Thursday, May 07, 2026

An Explosion of Coke (not that kind of coke)

I mentioned Coke, specifically the caffeine and sugar free variety recently, and that got me reminiscing.

My grandkids don't like pop. Factually, I am the only one in my family to like the stuff. Good for all of them, and bad for me. Taste is such a variable thing. I don't know why I like what I do, nor why others don't like what I like, and vice versa, of course.

I've always liked it. My first remembered tasting is that, when I was about 5 years old, someone jettisoned a bottle of cream soda on our lawn. It was capped and unused. I brought it into mother who acted as my protective taste-tester. She affirmed the drink and let me drink the rest. What a treat!

When I was a little older, Mom and I would sometimes go for a walk on a Sunday evening when dad was at church. It seems to me that we would often pick up a bottle of Kik Cola (a local Montreal brand back then). I looked forward to that.

In high school, a friend and I would walk to the variety store almost every day after school and before the buses came to take us home. It was Coke in a bottle back then — the real thing as in the old commercials. I can still sing that commercial. (I searched for it, but I cannot find the specific version that I recall.)

It's the real thing
In the back of your mind
What you're hoping to find
Etc

At some point in time around middle age, I switched to Diet Coke and now prefer that taste to Coke Classic. I would take several cans to school (work) every day. While I could have purchased cans at school, bringing them and keeping them in our department fridge was much less expensive. I didn't drink coffee in those days, not until near the end of my career, so Coke was my source of external stimulation.

I still drink Diet Coke, usually two cans in the afternoon and perhaps a Caff in the evening.

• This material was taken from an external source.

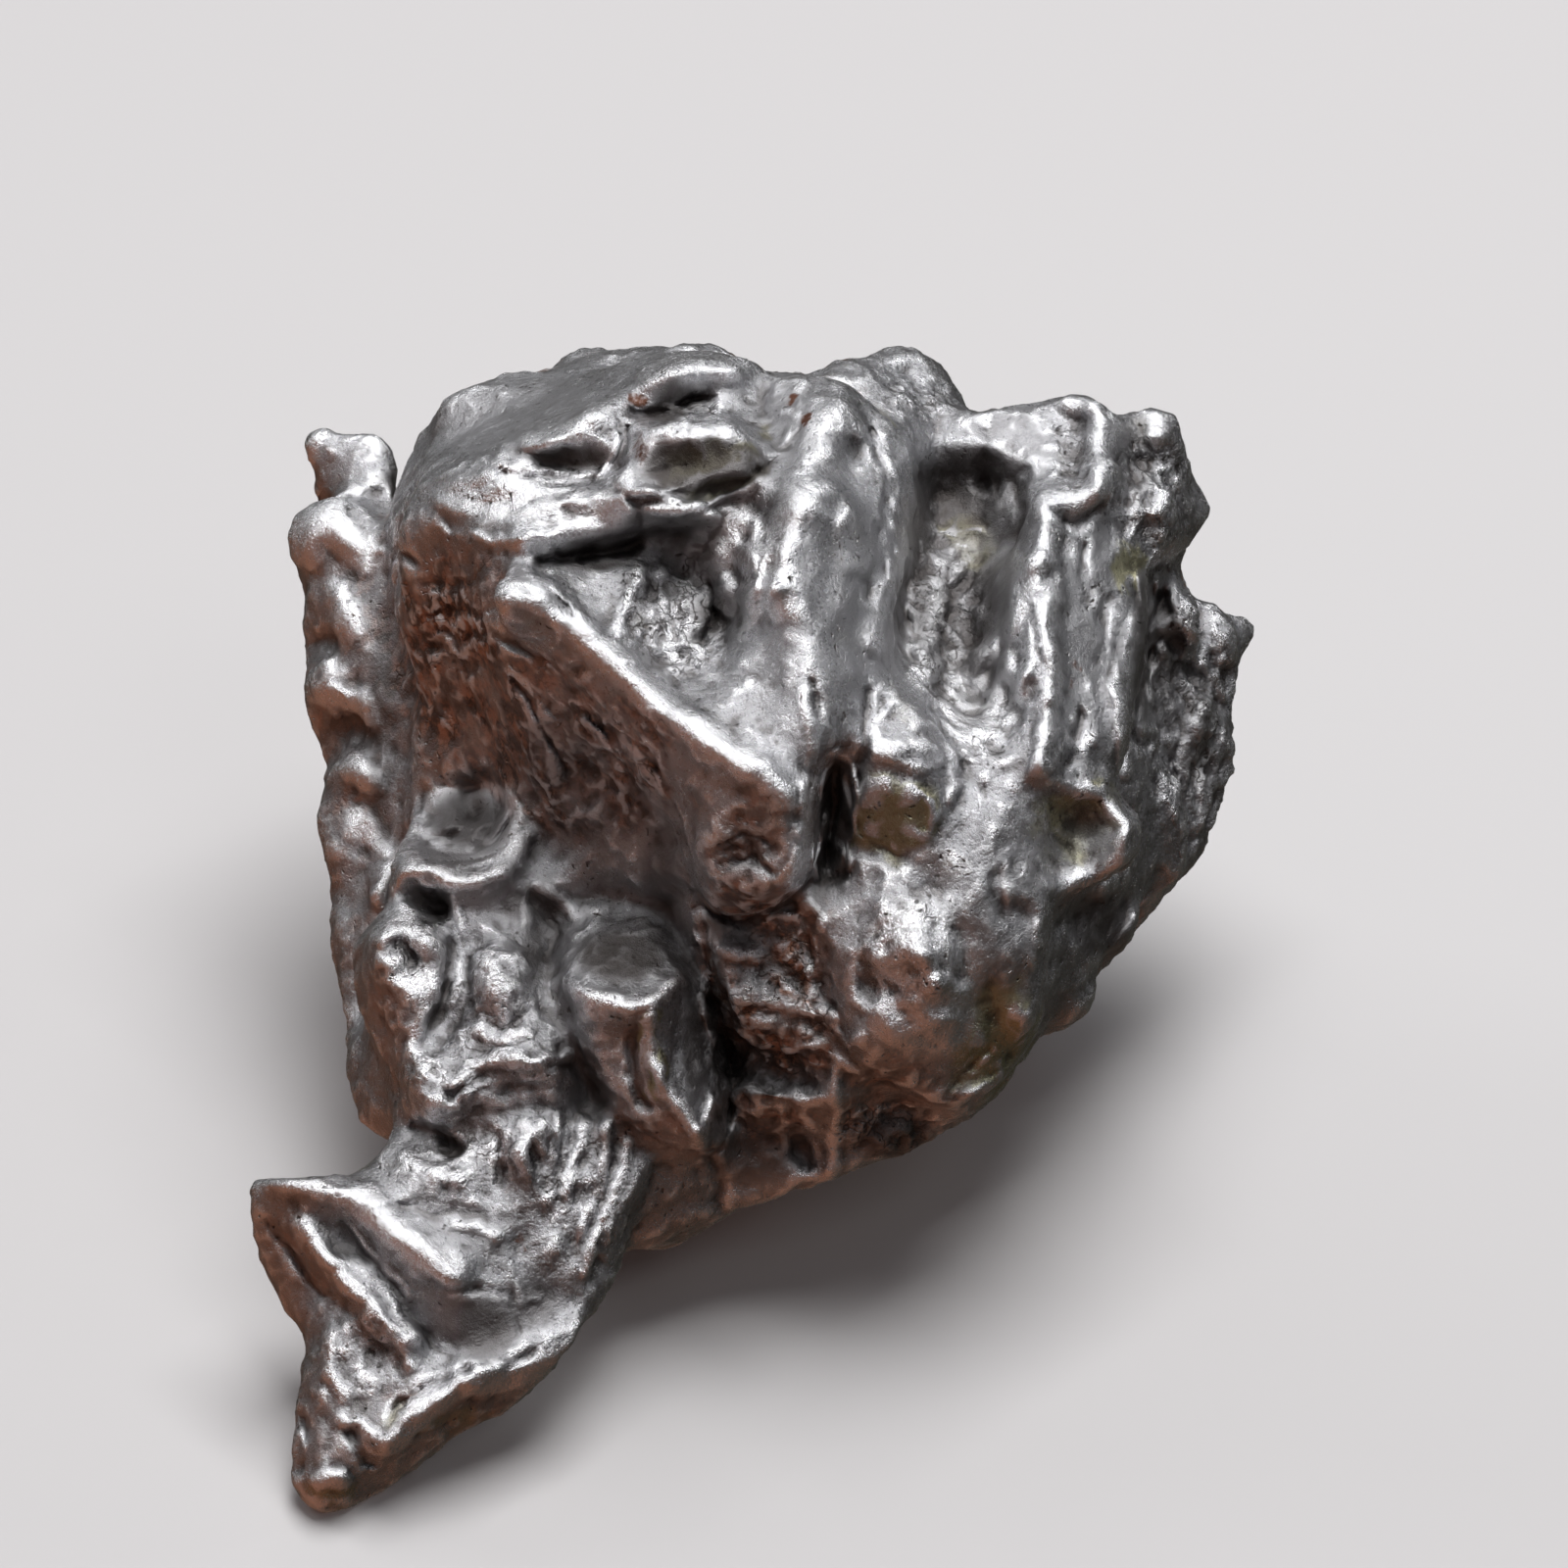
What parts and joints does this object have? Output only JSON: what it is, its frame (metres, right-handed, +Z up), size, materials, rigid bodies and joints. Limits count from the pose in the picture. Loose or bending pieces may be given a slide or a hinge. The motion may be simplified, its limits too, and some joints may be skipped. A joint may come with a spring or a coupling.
{
  "type": "iron meteorite",
  "caption": "Palm-sized nodule of natural iron with folded ridges, pits, a knobbed body and a tapering tongue; a specimen to hold or set down.",
  "frame": {"origin": "middle of the bounding box in plan, at the height of the three contact spots", "axes": "+Z up as it rests, +Y from the tail towards the back of the body and the longest way, +X to the right when the broad face is seen from the front"},
  "size_m": [0.0368, 0.0412, 0.0305],
  "materials": {
    "meteoritic_iron": "handled bare iron, bright on the ridges"
  },
  "bodies": {
    "root": {"meteorite": "meteoritic_iron"}
  },
  "joints": []
}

I do know it isn't exactly a healthy drink, but there is something about how it feels on my throat that is quite wonderful, and nothing else, not even other sorts of soft drinks, feels the same. The effect on my gullet is quite wonderful.

Oddly enough, a can exploded in my little fridge just after I sat down to type this. I had run out of the drink yesterday, and nothing was cold, so I put two cans in the freezer. I set my watch to beep me after 90 minutes. When it alerted me, I reached in and took one can out. One can, not two. Oh dear!

Hence the explosion this morning (yesterday morning as you read this). I can tell you Sue is not best pleased with me, for she is the one who knows best how to clean up the mess and how to do it right while I sit here and hang my head in shame and just keep on typing my blog.

That is some sort, but not a good sort, of unfortunate synchronism — to have that explosion at the very time that I am sitting down to write this. No deity could have timed it better

1 comment:

  1. When you started this conversation about sodas yesterday, I remembered my first experience drinking a soft drink...not sure which one. There was the awful experience of the carbonation going up into my nose from my mouth. Yew! But did that keep me from finishing the drink? Or continuing the love of it? Not quite as addicted as you...but I also love one a day. (Which reminds me, original Coke a Cola did have coke in it - which most everyone already knows.)